Dr Eileen Kennedy and Professor Diana Laurillard made the case for scaling up global higher education in University World News.
At the start of the Centre for Global Higher Education (CGHE) conference on the new geopolitics of higher education, Michael Ignatieff argued the case for academic freedom, that universities are counter-authoritarian institutions, helping to open up societies.
As part of that liberal agenda, we see universities as having a specific moral imperative: to meet the global demand for higher education. By 2030, the global demand for higher education will more than double to around 500 million per year, mostly from emerging economies – far outstripping our current capacity to meet it.
The need for higher education is even greater, as one example shows: universal education for 263 million children not in school requires 69 million new teachers. Universities must find ways of scaling up professional development to train these new teachers.
Scaling up online higher education seems the only viable solution to this challenge. Massive open online course or MOOC platforms have demonstrated that free and open learning at scale is possible.
Perhaps they could offer higher education in a form that CGHE Director Professor Simon Marginson refers to as a common public good, a “shared resource that all can utilise, not subject to scarcity or contaminated by congestion”. But do they work? And for whom?
MOOCs for teachers
MOOCs provide certain educational features that appear effective for many of their participants: free access to new knowledge, social learning, automated testing and peer review.
But they do not support personal nurturing for students, because this is highly labour intensive. That’s why MOOC participants mostly already have degrees – to succeed they must already have had the support to become effective self-regulated learners.
MOOCs will not solve learning at scale directly for children and young people. So we start from the premise that MOOCs can only help to meet the challenge of education at scale via their value for professional development.

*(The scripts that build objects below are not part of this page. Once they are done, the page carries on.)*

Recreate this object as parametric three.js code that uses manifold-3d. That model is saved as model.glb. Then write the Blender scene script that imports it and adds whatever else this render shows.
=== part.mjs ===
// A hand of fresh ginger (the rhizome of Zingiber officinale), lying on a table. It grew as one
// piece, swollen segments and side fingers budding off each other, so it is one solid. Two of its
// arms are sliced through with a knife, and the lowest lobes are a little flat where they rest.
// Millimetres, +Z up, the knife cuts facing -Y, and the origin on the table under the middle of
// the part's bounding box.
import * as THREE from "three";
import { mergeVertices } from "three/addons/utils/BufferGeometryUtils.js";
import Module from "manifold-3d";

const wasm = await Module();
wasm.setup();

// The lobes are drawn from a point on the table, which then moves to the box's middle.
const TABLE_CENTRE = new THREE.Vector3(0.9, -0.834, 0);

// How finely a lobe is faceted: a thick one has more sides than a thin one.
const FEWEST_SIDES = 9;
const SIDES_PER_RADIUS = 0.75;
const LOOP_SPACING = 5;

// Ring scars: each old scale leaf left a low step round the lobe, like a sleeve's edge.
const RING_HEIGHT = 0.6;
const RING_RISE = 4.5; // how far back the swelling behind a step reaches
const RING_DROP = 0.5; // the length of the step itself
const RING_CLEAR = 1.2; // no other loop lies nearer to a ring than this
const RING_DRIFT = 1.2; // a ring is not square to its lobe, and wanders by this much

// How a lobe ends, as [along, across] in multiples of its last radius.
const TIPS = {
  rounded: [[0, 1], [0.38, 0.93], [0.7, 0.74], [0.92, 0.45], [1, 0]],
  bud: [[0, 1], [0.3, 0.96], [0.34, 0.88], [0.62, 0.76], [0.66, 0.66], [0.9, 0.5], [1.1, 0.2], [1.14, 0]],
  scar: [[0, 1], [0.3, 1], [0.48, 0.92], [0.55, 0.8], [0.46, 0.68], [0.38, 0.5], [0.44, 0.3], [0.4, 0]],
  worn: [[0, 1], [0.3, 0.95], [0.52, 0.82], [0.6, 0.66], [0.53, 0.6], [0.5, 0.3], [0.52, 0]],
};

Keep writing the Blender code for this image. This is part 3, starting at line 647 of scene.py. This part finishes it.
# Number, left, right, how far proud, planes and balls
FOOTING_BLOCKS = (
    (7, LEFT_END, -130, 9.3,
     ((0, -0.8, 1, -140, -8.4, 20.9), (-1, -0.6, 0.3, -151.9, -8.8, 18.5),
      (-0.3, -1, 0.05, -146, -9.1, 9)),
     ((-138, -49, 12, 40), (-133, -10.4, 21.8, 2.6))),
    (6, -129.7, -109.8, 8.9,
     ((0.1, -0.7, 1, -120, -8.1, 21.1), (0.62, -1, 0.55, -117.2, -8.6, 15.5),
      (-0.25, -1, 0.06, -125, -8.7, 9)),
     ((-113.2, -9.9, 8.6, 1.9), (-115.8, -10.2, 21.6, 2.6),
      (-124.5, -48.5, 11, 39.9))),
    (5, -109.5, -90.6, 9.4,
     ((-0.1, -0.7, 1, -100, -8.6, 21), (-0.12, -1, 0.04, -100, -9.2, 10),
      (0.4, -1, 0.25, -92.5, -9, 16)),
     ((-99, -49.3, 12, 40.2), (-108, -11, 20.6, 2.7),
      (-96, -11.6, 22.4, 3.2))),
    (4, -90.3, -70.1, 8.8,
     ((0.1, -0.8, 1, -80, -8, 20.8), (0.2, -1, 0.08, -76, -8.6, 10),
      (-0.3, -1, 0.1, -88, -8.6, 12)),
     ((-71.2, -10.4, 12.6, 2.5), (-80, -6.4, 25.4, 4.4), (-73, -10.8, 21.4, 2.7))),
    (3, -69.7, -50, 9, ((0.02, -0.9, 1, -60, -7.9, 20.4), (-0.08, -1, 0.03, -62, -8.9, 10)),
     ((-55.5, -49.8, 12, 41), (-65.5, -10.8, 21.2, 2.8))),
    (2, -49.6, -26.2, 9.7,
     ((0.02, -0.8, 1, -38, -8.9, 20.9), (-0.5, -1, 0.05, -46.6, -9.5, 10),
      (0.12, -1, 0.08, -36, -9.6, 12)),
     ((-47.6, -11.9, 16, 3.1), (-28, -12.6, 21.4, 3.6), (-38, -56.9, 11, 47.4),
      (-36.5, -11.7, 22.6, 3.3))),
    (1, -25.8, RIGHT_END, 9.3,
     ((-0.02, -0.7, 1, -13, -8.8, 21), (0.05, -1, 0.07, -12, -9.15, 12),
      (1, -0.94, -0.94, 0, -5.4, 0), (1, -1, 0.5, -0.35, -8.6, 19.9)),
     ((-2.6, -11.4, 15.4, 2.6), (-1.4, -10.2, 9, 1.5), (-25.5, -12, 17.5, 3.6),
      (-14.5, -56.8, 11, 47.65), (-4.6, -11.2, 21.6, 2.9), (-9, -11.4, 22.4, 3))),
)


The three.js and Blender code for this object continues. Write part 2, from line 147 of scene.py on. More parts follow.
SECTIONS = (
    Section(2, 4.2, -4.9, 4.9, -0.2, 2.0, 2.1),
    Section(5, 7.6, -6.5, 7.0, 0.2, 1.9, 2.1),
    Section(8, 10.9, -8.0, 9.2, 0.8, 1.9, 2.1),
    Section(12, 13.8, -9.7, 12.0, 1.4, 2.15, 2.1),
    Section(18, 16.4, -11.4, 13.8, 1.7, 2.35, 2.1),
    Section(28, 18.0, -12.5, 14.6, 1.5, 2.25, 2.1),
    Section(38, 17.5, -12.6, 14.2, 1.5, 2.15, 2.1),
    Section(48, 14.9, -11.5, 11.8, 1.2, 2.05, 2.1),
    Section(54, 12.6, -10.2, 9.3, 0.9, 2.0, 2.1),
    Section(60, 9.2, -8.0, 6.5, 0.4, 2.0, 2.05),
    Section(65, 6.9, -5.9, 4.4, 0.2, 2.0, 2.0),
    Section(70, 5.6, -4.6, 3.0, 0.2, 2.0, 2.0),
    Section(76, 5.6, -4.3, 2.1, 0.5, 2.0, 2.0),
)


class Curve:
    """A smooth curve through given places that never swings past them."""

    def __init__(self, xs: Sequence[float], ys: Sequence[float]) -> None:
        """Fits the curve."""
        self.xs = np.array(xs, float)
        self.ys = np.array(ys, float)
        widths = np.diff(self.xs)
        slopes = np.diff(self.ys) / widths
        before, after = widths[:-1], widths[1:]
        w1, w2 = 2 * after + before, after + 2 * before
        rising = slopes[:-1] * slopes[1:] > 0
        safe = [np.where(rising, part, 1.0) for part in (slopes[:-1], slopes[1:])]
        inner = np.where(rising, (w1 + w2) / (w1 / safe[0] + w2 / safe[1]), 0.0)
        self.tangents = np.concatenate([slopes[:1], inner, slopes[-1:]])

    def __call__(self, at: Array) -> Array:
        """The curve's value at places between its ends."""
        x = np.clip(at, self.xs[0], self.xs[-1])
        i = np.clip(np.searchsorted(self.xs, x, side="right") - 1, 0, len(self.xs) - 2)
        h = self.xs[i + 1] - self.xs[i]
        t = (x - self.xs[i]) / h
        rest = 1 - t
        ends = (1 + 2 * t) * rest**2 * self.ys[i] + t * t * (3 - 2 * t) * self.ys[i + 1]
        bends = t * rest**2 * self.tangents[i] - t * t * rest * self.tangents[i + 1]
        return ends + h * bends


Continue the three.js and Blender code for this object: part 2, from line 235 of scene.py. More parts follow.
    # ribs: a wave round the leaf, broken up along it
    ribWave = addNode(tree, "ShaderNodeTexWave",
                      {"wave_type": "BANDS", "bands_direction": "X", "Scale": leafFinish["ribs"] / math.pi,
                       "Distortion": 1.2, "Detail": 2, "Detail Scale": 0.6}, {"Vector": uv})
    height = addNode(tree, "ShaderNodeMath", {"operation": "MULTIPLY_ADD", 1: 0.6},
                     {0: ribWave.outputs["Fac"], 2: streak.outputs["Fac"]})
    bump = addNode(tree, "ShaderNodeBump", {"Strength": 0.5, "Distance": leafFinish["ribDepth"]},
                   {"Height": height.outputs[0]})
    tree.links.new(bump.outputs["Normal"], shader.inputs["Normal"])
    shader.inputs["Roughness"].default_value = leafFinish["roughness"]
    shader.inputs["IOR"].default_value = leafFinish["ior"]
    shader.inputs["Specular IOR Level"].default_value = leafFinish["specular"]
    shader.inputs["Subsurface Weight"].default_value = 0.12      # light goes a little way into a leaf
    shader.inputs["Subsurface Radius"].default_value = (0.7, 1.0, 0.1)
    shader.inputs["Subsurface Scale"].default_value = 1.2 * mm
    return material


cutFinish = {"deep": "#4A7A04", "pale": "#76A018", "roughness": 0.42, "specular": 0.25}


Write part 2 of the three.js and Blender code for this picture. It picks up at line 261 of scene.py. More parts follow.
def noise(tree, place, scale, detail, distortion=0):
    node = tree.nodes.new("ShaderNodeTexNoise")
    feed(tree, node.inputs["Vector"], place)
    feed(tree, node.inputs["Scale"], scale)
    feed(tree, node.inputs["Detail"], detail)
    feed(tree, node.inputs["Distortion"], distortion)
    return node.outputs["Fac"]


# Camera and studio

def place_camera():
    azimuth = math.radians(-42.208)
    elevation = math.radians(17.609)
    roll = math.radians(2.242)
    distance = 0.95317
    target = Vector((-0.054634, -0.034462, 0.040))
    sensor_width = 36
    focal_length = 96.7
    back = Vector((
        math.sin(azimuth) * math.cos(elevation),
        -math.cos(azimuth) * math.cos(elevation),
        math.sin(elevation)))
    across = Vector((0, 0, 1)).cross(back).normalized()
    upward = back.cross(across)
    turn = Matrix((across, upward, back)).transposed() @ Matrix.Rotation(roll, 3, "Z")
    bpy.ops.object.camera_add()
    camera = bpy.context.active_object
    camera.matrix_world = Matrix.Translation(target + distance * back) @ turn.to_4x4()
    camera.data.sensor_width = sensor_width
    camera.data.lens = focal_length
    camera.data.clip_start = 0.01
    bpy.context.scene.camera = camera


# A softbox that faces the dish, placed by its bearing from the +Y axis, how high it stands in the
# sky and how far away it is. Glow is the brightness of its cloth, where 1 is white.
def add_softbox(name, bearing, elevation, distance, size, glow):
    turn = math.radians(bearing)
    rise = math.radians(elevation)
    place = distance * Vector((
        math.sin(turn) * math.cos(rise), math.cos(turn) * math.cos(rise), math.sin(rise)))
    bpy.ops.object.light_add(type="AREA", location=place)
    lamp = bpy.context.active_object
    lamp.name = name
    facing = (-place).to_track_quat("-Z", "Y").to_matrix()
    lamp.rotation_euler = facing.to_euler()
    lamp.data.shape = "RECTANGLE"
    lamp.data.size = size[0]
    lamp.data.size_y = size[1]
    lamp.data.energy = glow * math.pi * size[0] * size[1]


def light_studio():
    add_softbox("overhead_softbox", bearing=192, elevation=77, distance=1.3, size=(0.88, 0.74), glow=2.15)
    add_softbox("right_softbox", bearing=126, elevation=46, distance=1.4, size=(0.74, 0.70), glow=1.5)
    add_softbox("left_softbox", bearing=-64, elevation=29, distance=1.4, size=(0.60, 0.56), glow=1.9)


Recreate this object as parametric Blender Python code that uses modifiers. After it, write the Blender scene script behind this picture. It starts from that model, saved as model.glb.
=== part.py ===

However, even for professionals there are high non-completion rates, which indicate that we need to understand how MOOC pedagogies work for professional participants so we can design them more effectively.
To explore how learning works on a MOOC we are combining different kinds of data, from surveys, MOOC platforms and interviews, to give us a much fuller picture than currently exists of how online pedagogies work for scaling up professional development.
Interviews with MOOC participants use repertory grid technique to elicit the ways learners construe their experience. Using an interactive whiteboard, online interviewees from around the world take part in a virtual 1:1 workshop to elucidate their own comparative evaluation of learning in a selection of MOOCs and other online learning experiences.
For example, peer review regularly comes up. Peer review is one of the most important online pedagogies because it gives personalised feedback to each participant on a MOOC. In professional development courses, peers are the knowledgeable others that participants can genuinely learn from, and whose assessment they are likely to value. The whole process is run by the platform for any number of students, making it truly sustainable.
In post-course surveys participants have rated ‘doing a peer review’ as ‘more useful than the videos’, which are usually the high-value activities. However, the platform data tells us, for example, how well activities were completed.
One MOOC showed a significant drop in completion of the peer review activity – it’s valued, but it’s more time-consuming. So we redesigned the activity to spread it over more steps. On the next run, there was a pleasingly significant increase in completion for the peer review steps.
This deep dive into the detail of design research illustrates how small-scale and large-scale qualitative and quantitative data combine to provide a fuller picture of the design of effective digital pedagogies for professional development.
So how can research on MOOCs help us tackle the large-scale challenges in global education?
We use it to co-design MOOCs with local professionals to create relevant and effective MOOCs for thousands of other professionals who can use the resources, interact with each other and share ideas and solutions. Those participants can then support others, using the same resources with their own local groups – other professionals, or young adults lacking education, or children in schools.
Look at the numbers: If we work with 10 local professionals to create a MOOC, and in each MOOC 10,000 participants work together and then share the ideas and resources with their own group of 25, we can reach 250,000 people. We begin to see how, in time, higher education might find ways of using a ‘cascade model’ like this, developed with effective digital pedagogies, to meet some of those large-scale global challenges.
MOOCs enable professionals to inhabit a common place, working together for a common good. Ignatieff suggested a distinctive characteristic of a university as “self-governing scientific associations that do peer review”. These MOOC-based communities of teachers and professionals are such associations, building their own community knowledge of how to meet the big educational challenges.